On the one hand, this leads Aïnouz to return to the aggressively corporeal manner of Madame Satã—a focus that, in this case, underscores the brute reality of a male power that is equal parts pathetic and cruel, and in both ways detrimental to women’s bodies and selves. Eurídice’s wedding is an alternately hilarious and horrible spectacle of viscera—she vomits, falls into a bathtub, and laughs at her new husband’s penis—that culminates with Antenor forcing her to have sex on a hard marble floor. Unsurprisingly, Antenor’s grabbiness and violence carries over into the couple’s married life: he gropes Eurídice while she’s studying piano and ignores her pleas to not ejaculate inside her, which sends her rushing to the bathroom to futilely attempt to wash out her vagina. Guida’s experiences are no less terribly vivid in their physical detail. After kicking her out of the family home, Manoel forcefully scales a fish, his long knife sending up a shower of jagged flakes. Cinematographer Hélène Louvart coarsens the images to draw out the bodily dynamics of Guida’s exile, as she undertakes communal living in a poor neighbourhood with an older sex worker, Filomena (Barbara Santos). The scene of Guida giving birth is an abject, painful experience of sweat, tears, and other bodily fluids bathed in harsh fluorescent light; afterwards, she bandages her formerly swollen belly and gives a hand job to a stranger at a night club. 

Countering the intensity of the film’s somatic strain, however, is a more contemplative aspect that manifests itself most visibly in the film’s treatment of temporality: scenes occurring many years apart bleed into each other with an almost mesmeric seamlessness, our verbal and visual markers for the passing of time reduced to snippets of dialogue, the absence of older characters, or the ages of children. Further tempering the sometimes fierce physicality is the way that the film attaches itself to Guida’s subjectivity through her voiceover recitation of the yearning letters she sends to Eurídice via the family home, in the hope that their sympathetic mother will forward them to Vienna. Here, the immediacy of suffering gives way to the tenacious longing that creates imagined realms of possibility (“I haven’t lost hope that you’ll return to Brazil and that we’ll meet, by chance. On a weekday. Crowded, hot, noisy in the middle of the street…you a bit taller, and with music coming through your eyes”). As per the director’s own generic descriptor of his film, Guida’s florid, expressive ruminations crank the machinery of melodrama by building expectations of an eventual reunion of the sisters, and then emphatically (and affectingly) shutting them down. Invisible Life’s most taut scene occurs midway through the film, when Eurídice and Guida are almost brought together at a restaurant as their children unknowingly begin playing together near a fish tank; however, when Guida glimpses Manoel, she makes a swift exit before she can spot her sister. 

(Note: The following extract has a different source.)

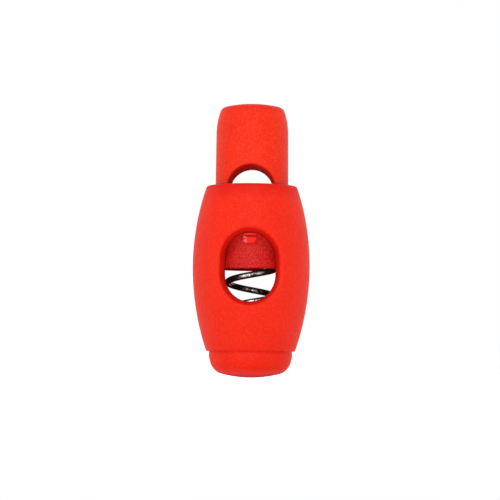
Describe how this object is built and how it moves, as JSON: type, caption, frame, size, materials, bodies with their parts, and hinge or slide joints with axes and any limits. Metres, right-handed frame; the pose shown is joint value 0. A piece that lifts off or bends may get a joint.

Despite this scene’s literal rendering of how a punitive patriarchy controls the actions and constrains the desires of women, Aïnouz more often, and more truthfully, illustrates how it infuses itself into the banalities of everyday life by layering Guida’s epistolary narration over footage of Eurídice going about her day in the domestic sphere. In placing Guida’s voice in close proximity to Eurídice’s body, this formal manoeuvre conversely reinforces their separation. 

If ideology thus makes its power invisible—spectral and diffuse, but always felt—Aïnouz attests that the same is true of the imagination, which remains a force of hope throughout the film. “When I play, I disappear,” Eurídice tells Antenor, and when she finally auditions for the Vienna conservatory we see where she disappears to: as soon as she begins to play, she imagines meeting Guida in a garden, where the two of them smile, embrace, and dance. For Guida, meanwhile, her one-sided fantasies of Eurídice’s life in Vienna become a coping mechanism for a break that cannot be resolved in her waking life.

The film’s ending makes a massive flash-forward to the present day, as the aged Eurídice—now embodied by none other than Fernanda Montenegro, the grande dame of Brazilian cinema herself—finds Guida’s letters locked away in her late husband’s safe when going through his belongings with her now-adult children. There’s no narrative explanation as to why Antenor now possesses these letters, but this is hardly the point, as the scene connects the film’s men as symbolic co-conspirators in overwriting the trajectory of Eurídice’s life and, in turn, to foreground the craterous emotional impact of this discovery. Eurídice immediately rushes to the return address written on the envelopes, where she mistakes Guida’s granddaughter (also played by Julia Stockler) for her lost, now long-deceased sister—a conclusion that, like the stark ending of Joe Wright’s Atonement (2007), crafts an imagined reunion that is simultaneously resonant and too neat in its symbolic and narrative closure. Then, in the final shot, comes a moment of piercing acuity: Eurídice reading Guida’s letters next to an empty chair, her sister’s simultaneous presence and absence evoked one final time. The imaginative plane opens up again, and both sisters—young again—stare at one another. This isn’t closure at all, but the image of its inversion: the portrait of a woman who must now reconceptualize her entire life, the insidious foreclosure of her autonomy by the men around her, and the haunting trauma of estrangement.